What Does Biblical Manhood Mean? (Strength Under Control)
10 July 2026 · 2 min read · Understanding the Bible
Ask what makes a man and you'll get a confused answer these days — culture swings between chest-thumping bravado and a vague, apologetic passivity, neither of which satisfies. The Bible offers something sturdier and more compelling: strength under control, aimed at serving.

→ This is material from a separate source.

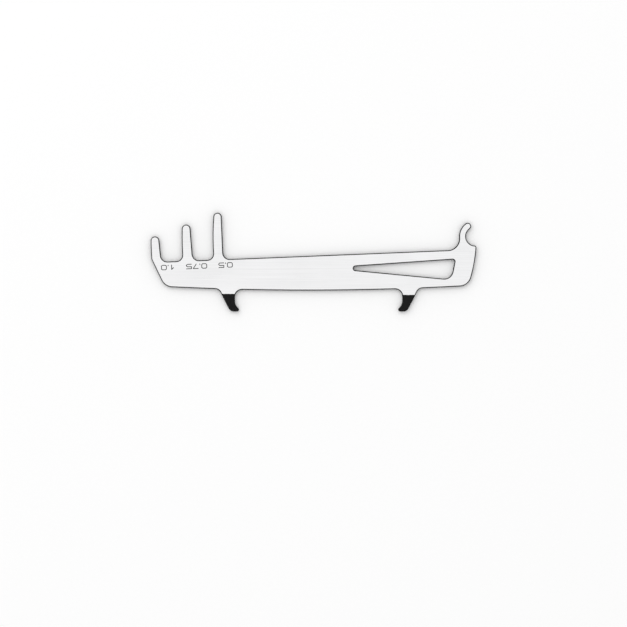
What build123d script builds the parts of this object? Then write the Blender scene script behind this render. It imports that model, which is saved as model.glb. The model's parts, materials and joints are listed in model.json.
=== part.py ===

Not domination, not passivity
Biblical manhood isn't the loud, self-serving strength that pushes others around — but it isn't a shrinking passivity either. It's strength with a direction: power harnessed to protect, provide, build, and bless. A godly man is neither a tyrant nor a doormat.
Modelled on Jesus
The truest picture of manhood is Jesus — and He redefined greatness entirely. He was strong enough to face the cross and gentle enough to hold children; He led by serving and washed His followers' feet. Real manhood follows that pattern: strength that stoops to serve.
Marked by responsibility
A recurring theme in Scripture is a man who takes responsibility rather than passing the buck. Adam's failure was passivity; the men God uses step up — for their families, their work, their word. Biblical manhood owns its stuff and doesn't hide.
Rooted in character, not image
It's less about the trappings of masculinity — the toughness, the achievements, the image — and more about character: integrity, faithfulness, humility, courage, self-control. A man can look impressive and be hollow, or look ordinary and be solid gold.
Strength under control
If there's a phrase that captures it, that's it — strength under control. Not weakness, not raw force, but power submitted to God and channelled toward good. That's a manhood worth pursuing, and one the world badly needs.
You don't become that kind of man by accident or overnight. You grow into it — walking with God, taking responsibility, serving those around you, and letting Him shape strength into something that blesses rather than harms.